Ao se analisar esses dados, é fácil reconhecer que na equação Médico x Plano de Saúde, o primeiro tem sido o grande patrocinador do segundo; aquele é quem verdadeiramente banca um sistema de saúde privada repleto de falhas, de corrupção, de desvalorização do ato médico e desperdício do dinheiro alheio. E isso inclui as cooperativas médicas que se desconectaram dos seus ideais, passando a ser mais uma empresa do setor: uma verdadeira e explícita vitória de Pirro.

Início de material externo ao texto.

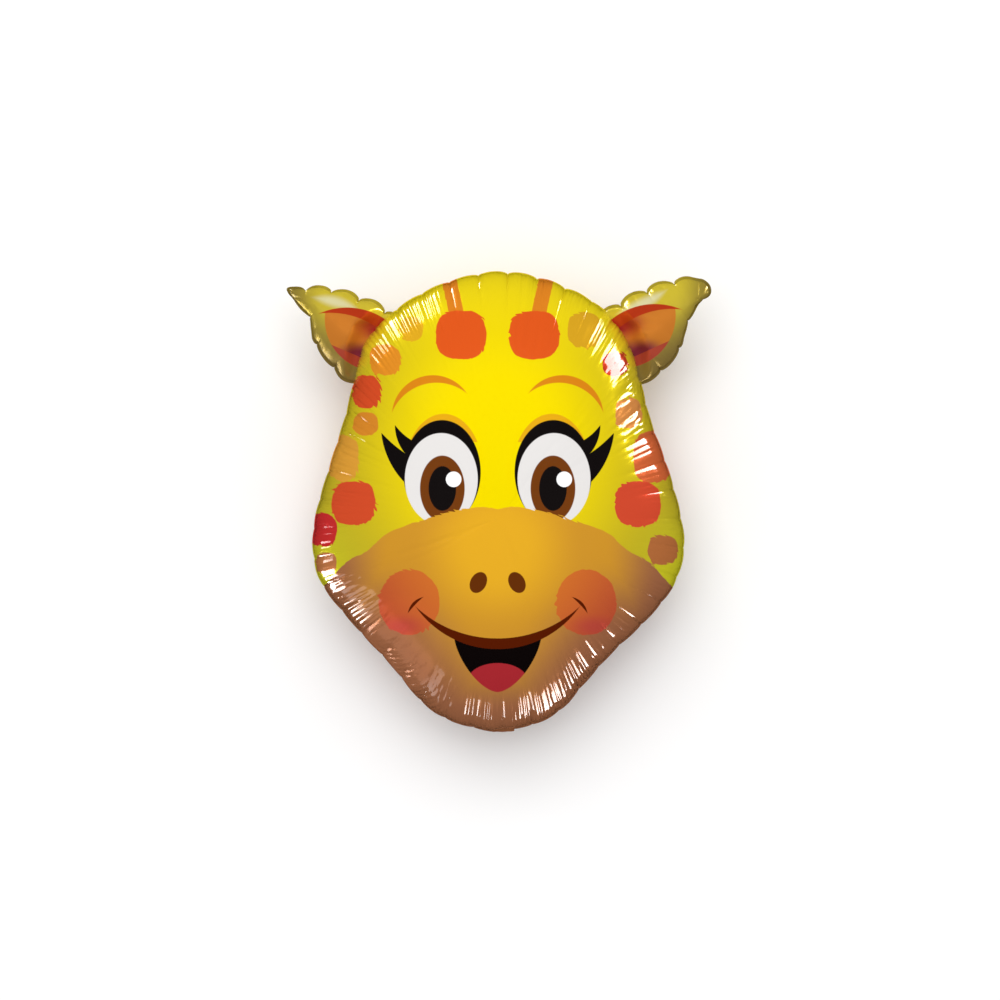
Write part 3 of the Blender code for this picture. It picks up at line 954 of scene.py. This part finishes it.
class FilmPoint:
    """A point of the film: its place on the print in millimetres, and masks that several inks use."""

    def __init__(self):
        self.at = Ink.node("ShaderNodeTexCoord", {}, {}, output=3)
        split = Ink.node("ShaderNodeSeparateXYZ", {}, {"Vector": self.at}).socket.node
        x, y, z = (Ink(output) * (1.0 / MM) for output in split.outputs)
        self.rise = z - WELD_HEIGHT / MM
        # The face is printed for an eye in front of it, to which what stands higher looks larger.
        nearer = self.rise.size().scaled(1.0 / EYE_DISTANCE, 1.0)
        self.x = x * nearer
        self.y = y * nearer
        self.front = Ink.math("GREATER_THAN", self.rise, -1.0)
        self.fullness = self.rise.size() * (1.0 / (HEAD_THICKNESS / 2 / MM))
        self.fur = self.fur_edge()
        self.place = Place(self.x, self.y)
        self.half = (self.x - FACE_AXIS).size()
        self.mirrored = Place(self.half, self.y)
        self.ear = Ink.node("ShaderNodeAttribute", {"attribute_name": "ear"}, {}, output=2)
        self.ear_side = Place(self.x.size(), self.y - self.x * EAR_SKEW)
        self.ear_low = self.ear_side.y.scaled(-1.0, 165.0) + self.ear_side.x.scaled(0.5, -65.0)
        self.eye_white = inside(self.mirrored.oval(*EYE_WHITE))
        self.muzzle = inside(self.y - curve(self.half, MUZZLE_TOP) + self.fur * 0.8)
        self.from_muzzle = Ink.length(self.mirrored.from_middle((0.0, -40.0), (150.0, 150.0)))

    def noise(self, pitch, detail=2.0):
        where = Ink.vector("MULTIPLY", self.at, (1.0 / MM / pitch,) * 3)
        return Ink.node("ShaderNodeTexNoise", {}, {"Vector": where, "Scale": 1.0, "Detail": detail})

    def fur_edge(self):
        """How far tufts of fur shift an ink's edge, in millimetres."""
        patch = (self.noise(15.0) - 0.47) * 5.0
        patch = smaller(larger(patch, 0.0), 1.0)
        slant = self.x * 0.62 + self.y * 0.78 + self.noise(9.0) * 8.0
        tooth = Ink.math("FRACT", slant * (1.0 / 5.2)) - 0.5
        return tooth * patch * 3.6 + (self.noise(11.0) - 0.5) * 2.6


def coat_inks(film):
    """The yellow coat, olive and greenish towards its rim with painted shade, its spots and the two horns.
    """
    # Painted shade: the coat turns olive towards its rim, less on the crown, and greenish low on the face
    # where the film stands low.
    rim = mixed(film.y.between(110.0, 165.0), RIM_SHADE_OLIVE, srgb(232, 208, 34))
    around = Ink.length(film.place.from_middle((FACE_AXIS, 50.0), (110.0, 130.0)))
    coat = mixed(around.between(0.35, 1.55), YELLOW, rim)
    coat = mixed(film.y.between(20.0, -70.0) * film.fullness.between(0.95, 0.45), coat, LOW_SHADE_GREENISH)
    for middle, radii, colour in SPOTS:
        coat = mixed(inside(film.place.spot(middle, radii) + film.fur), coat, colour)
    horn = (film.half - film.y.scaled(0.223, -0.6)).size() - HORN_HALF_WIDTH
    horn = larger(horn, HORN_FOOT - film.y)
    coat = mixed(inside(horn + film.fur * 0.3), coat, srgb(230, 136, 36))
    return mixed(inside(film.mirrored.spot(*HORN_TIP) + film.fur), coat, srgb(232, 92, 32))


def ear_inks(film, coat):
    """The coat with the ears on it: duller film, painted shade on the lower side, round the tip and
    inside, a painted highlight along the top, and the orange inside with its red band.
    """
    side = film.ear_side
    coat = mixed(film.ear * 0.35, coat, srgb(244, 222, 96))
    # Painted shade: the lower side of each ear darker olive brown.
    coat = mixed(film.ear * film.ear_low.between(-5.0, 55.0), coat, srgb(154, 130, 68))
    # A painted highlight: a pale cream stroke along the top of each ear.
    pale = smaller(*(film.place.stroke(*glint, True) for glint in EAR_PAINTED_GLINTS))
    coat = mixed(film.ear * film.front * pale.between(0.5, -6.0) * 0.95, coat, srgb(252, 244, 190))
    # Painted shade: darker brown round each ear's tip.
    coat = mixed(film.ear * side.x.between(148.0, 178.0) * 0.8, coat, srgb(136, 114, 58))
    top = side.circle(*EAR_TOP)
    inner = larger(side.circle(*EAR_INSIDE), top)
    inner = inside(larger(inner, EAR_INSIDE_FOOT - side.y)) * film.ear
    # Painted shade inside the ear: purple low down, red brown below the lower fold, and dark red next to
    # the head.
    ink = mixed(side.oval(*EAR_SHADE).between(3.0, -8.0), srgb(228, 138, 52), srgb(150, 54, 72))
    ink = mixed(inside(side.y - side.x.scaled(0.44, 71.2)), ink, srgb(198, 82, 62))
    ink = mixed(side.oval(*EAR_ROOT_SHADE).between(4.0, -9.0), ink, srgb(190, 48, 48))
    coat = mixed(inner, coat, ink)
    band = larger(top, -side.circle(*EAR_BAND_LOWER))
    band = inside(larger(band, EAR_BAND_FOOT - side.y)) * film.ear
    return mixed(band, coat, srgb(206, 64, 30))


def eye_inks(film, face):
    """The brows, the lids with their lashes, and the eyes."""
    mirrored = film.mirrored
    brow = larger(mirrored.circle(*BROW_UPPER), -mirrored.circle(*BROW_LOWER))
    brow = larger(brow, BROW_FOOT - film.y)
    face = mixed(inside(brow), face, srgb(226, 138, 26))
    lid_shade = larger(mirrored.oval(*LID_SHADE), LID_SHADE_FOOT - film.y)
    face = mixed(inside(lid_shade), face, srgb(238, 176, 24))
    lid = mirrored.oval(*LID)
    for lash in LASHES:
        lid = smaller(lid, mirrored.stroke(*lash, False))
    face = mixed(inside(lid), face, BLACK)
    face = mixed(film.eye_white, face, srgb(224, 221, 219))
    face = mixed(inside(mirrored.oval(*IRIS)), face, srgb(112, 58, 18))
    face = mixed(inside(mirrored.oval(*PUPIL)), face, BLACK)
    glint = smaller(*(film.place.circle(at, EYE_GLINT_RADIUS) for at in EYE_GLINTS))
    return mixed(inside(glint), face, srgb(252, 252, 252))


def muzzle_hide(film):
    """The hide of the muzzle, amber at its middle and brown at the jaw: partly print, partly painted shade
    towards the jaw's rim.
    """
    hide = mixed(film.from_muzzle.between(0.15, 0.50), AMBER, srgb(216, 154, 46))
    # Browner towards the jaw's rim: partly the print, partly painted shade.
    jaw = film.mirrored.x * 0.805 - film.mirrored.y * 0.593
    jaw = jaw.between(76.0, 138.0) * film.y.between(-40.0, -110.0)
    return mixed(larger(film.from_muzzle.between(0.60, 0.94), jaw), hide, BROWN)


def cheek_inks(film, face):
    """The flushed cheeks and the nostrils."""
    cheek = mixed(film.from_muzzle.between(0.3, 0.9), srgb(220, 114, 46), srgb(196, 76, 52))
    flushed = film.mirrored.oval(*CHEEK_FLUSH).between(5.0, -7.0)
    cheek = mixed(flushed * 0.8, cheek, srgb(196, 68, 62))
    face = mixed(inside(film.mirrored.oval(*CHEEK) + film.fur) * 0.92, face, cheek)
    out, up = NOSTRIL_PLACE
    height = film.y - up
    nostril = Place(film.half - out + height * NOSTRIL_LEAN, height)
    return mixed(inside(nostril.oval((0.0, 0.0), NOSTRIL_RADII)), face, srgb(106, 50, 12))


def mouth_inks(film, face):
    """The open mouth with its tongue, and the smile's line over it."""
    below = -film.mirrored.circle(*SMILE_UPPER)
    deep = larger((MOUTH_WIDEST - film.y) * (1.0 / MOUTH_DEPTH), 0.0)
    mouth = (film.half * (1.0 / MOUTH_HALF_WIDTH)) ** 1.667 + deep**1.4 - 1.0
    mouth = larger(mouth * 24.0, below)
    mouth = inside(larger(mouth, film.y - MOUTH_TOP))
    tongue = inside(film.mirrored.oval(*TONGUE))
    face = mixed(mouth, face, mixed(tongue, srgb(14, 8, 8), srgb(178, 44, 52)))
    smile = larger(film.mirrored.circle(*SMILE_LOWER), below)
    corner = film.mirrored.stroke(*SMILE_CORNER, True)
    return mixed(inside(smaller(smile, corner)), face, srgb(92, 28, 4))


def film_colour(film):
    """The inks of the front and the back, and the weld darkened with painted shade, most on the ears."""
    coat = ear_inks(film, coat_inks(film))
    hide = muzzle_hide(film)
    face = mixed(film.muzzle, eye_inks(film, coat), hide)
    face = mouth_inks(film, cheek_inks(film, face))
    colour = mixed(film.front, mixed(film.muzzle, coat, hide), face)
    # Painted shade: the weld's flat border darker, most on the ears.
    weld = inside(film.rise.size() * 2.0 - 1.9)
    return mixed(weld * film.ear.scaled(0.30, 0.10), colour, srgb(92, 78, 36))


def film_bump(film):
    relief = film.noise(2.4, 3.0) * 0.4 + film.noise(0.9) * 0.2
    return Ink.node("ShaderNodeBump", {}, {"Strength": 0.25, "Distance": 0.0001, "Height": relief})


def printed_film():
    """The film's shader: the giraffe's coat and face in inks on the metallised film."""
    material = bpy.data.materials.new("printed_film")
    material.use_nodes = True
    Ink.tree = material.node_tree
    shader = Ink.tree.nodes["Principled BSDF"]
    film = FilmPoint()
    bare_white = film.eye_white * (1.0 - film.muzzle) * film.front
    satin_jaw = film.place.oval(*SATIN_JAW).between(4.0, -6.0)
    satin = larger(film.ear * film.ear_low.between(4.0, 14.0), satin_jaw)
    varying = {
        "Base Color": film_colour(film),
        "Metallic": film.ear.scaled(0.2, 0.18) - bare_white * 0.16,
        "Roughness": film.noise(22.0, 4.0).scaled(0.10, 0.19) + film.ear * 0.12,
        "Coat Weight": 1.0 - satin * 0.95,
        "Normal": film_bump(film),
    }
    for name, value in varying.items():
        Ink.tree.links.new(value.socket, shader.inputs[name])
    for name, value in (("Specular IOR Level", 0.0), ("Coat Roughness", 0.06), ("Coat IOR", 1.5)):
        shader.inputs[name].default_value = value
    return material


def pale_floor():
    """A floor that takes the balloon's shadow and doesn't show in its gloss."""
    bpy.ops.object.select_all(action="DESELECT")
    bpy.ops.mesh.primitive_plane_add(size=8.0, location=(0.0, 0.0, 0.0))
    floor = bpy.context.object
    floor.name = "studio_floor"
    material = bpy.data.materials.new("pale_floor")
    material.use_nodes = True
    shader = material.node_tree.nodes["Principled BSDF"]
    shader.inputs["Base Color"].default_value = (0.93, 0.93, 0.93, 1.0)
    shader.inputs["Roughness"].default_value = 0.9
    shader.inputs["Specular IOR Level"].default_value = 0.0
    floor.data.materials.append(material)
    floor.visible_glossy = False


# Each lamp: name, azimuth, elevation, distance, size, watts, and whether it shows in the gloss.
SOFTBOXES = [
    ("key", 100.0, 68.0, 4.0, (3.4, 3.0), 88.0, False),
    ("shoulder", 32.5, -9.0, 1.5, (0.56, 1.1), 28.0, True),
    ("upper_left", 124.0, -16.0, 1.5, (0.30, 1.1), 11.0, True),
    ("left", 186.0, -20.0, 1.6, (0.10, 0.6), 1.2, True),
    ("lower_left", 205.0, -26.0, 1.5, (0.30, 0.9), 11.0, True),
    ("jaw_sheen", 226.0, -4.0, 1.5, (0.44, 1.1), 2.4, True),
    ("chin", 262.0, -8.0, 1.6, (0.12, 0.8), 3.5, True),
    ("lower_right", 298.0, -16.0, 1.5, (0.36, 0.9), 13.0, True),
]


def softbox(name, azimuth, elevation, distance, size, watts, mirrored):
    """A rectangular light that faces the balloon and either shows in its gloss or lights its inks."""
    light = bpy.data.lights.new(name, "AREA")
    light.shape = "RECTANGLE"
    light.size, light.size_y = size
    light.energy = watts
    holder = bpy.data.objects.new(name, light)
    bpy.context.scene.collection.objects.link(holder)
    turn, lift = math.radians(azimuth), math.radians(elevation)
    away = (math.cos(lift) * math.cos(turn), math.cos(lift) * math.sin(turn), math.sin(lift))
    holder.location = [distance * a for a in away]
    holder.location.z += WELD_HEIGHT
    holder.rotation_euler = (math.pi / 2 - lift, 0.0, turn + math.pi / 2)
    holder.visible_diffuse = not mirrored
    holder.visible_glossy = mirrored


def studio():
    """White light from all round for the inks, and the lamps."""
    world = bpy.data.worlds.new("studio")
    world.use_nodes = True
    bpy.context.scene.world = world
    background = world.node_tree.nodes["Background"]
    background.inputs["Color"].default_value = (1.0, 1.0, 1.0, 1.0)
    background.inputs["Strength"].default_value = 0.76
    world.cycles_visibility.glossy = False
    for lamp in SOFTBOXES:
        softbox(*lamp)


def camera():
    """Straight above the face, which the picture shows from the front, with its crown up."""
    lens = bpy.data.cameras.new("camera")
    lens.lens = 127.0
    lens.sensor_width = 36.0
    lens.clip_end = 50.0
    holder = bpy.data.objects.new("camera", lens)
    bpy.context.scene.collection.objects.link(holder)
    holder.location = (-0.0002, 0.0007, WELD_HEIGHT + 3.0)
    bpy.context.scene.camera = holder


camera()
studio()
pale_floor()
envelope = balloon_envelope()
envelope.data.materials.clear()
envelope.data.materials.append(printed_film())
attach(envelope, "root")
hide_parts("foil_balloon")
bpy.context.scene.view_settings.view_transform = "Standard"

No entanto, os movimentos da categoria começam a eclodir no país. A Sociedade Brasileira de Pediatria levantou bandeiras nacionais de valorização médica e, bem articulada, conseguiu, em vários Estados, inclusive no Rio Grande do Norte, através da SOPERN, com apoio irrestrito do Sindicato dos Médicos, que alguns planos de saúde incluíssem o código de puericultura e aumentassem o valor da consulta, o que beneficiou todos os pediatras, graças a atitude destemida e altruísta daqueles que requereram o seu desligamento dos planos inflexíveis.
Além disso, sindicatos e associações médicas lutam, desde 2008, para que seja aprovado, no Congresso Nacional, o Projeto de Lei da Carreira Médica, que fixa em torno de R$ 7.000,00 a remuneração do profissional médico por 20 horas de trabalho, o que lhe restauraria um pouco o poder aquisitivo.
Assim, diante de tais fatos, penso que o possível estratagema dos planos e seguro saúde, que visaria o maior controle do profissional médico através da desarticulação e enfraquecimento da categoria, revelou-se uma quimera, frustrada pela coragem daqueles que, como diria o velho Marx, “não têm nada a perder, senão os grilhões”.
* Kennedy Diógenes é Advogado, Coordenador de Planejamento da Defensoria Pública do Estado e membro de Conselho Estadual de Defesa do Consumidor.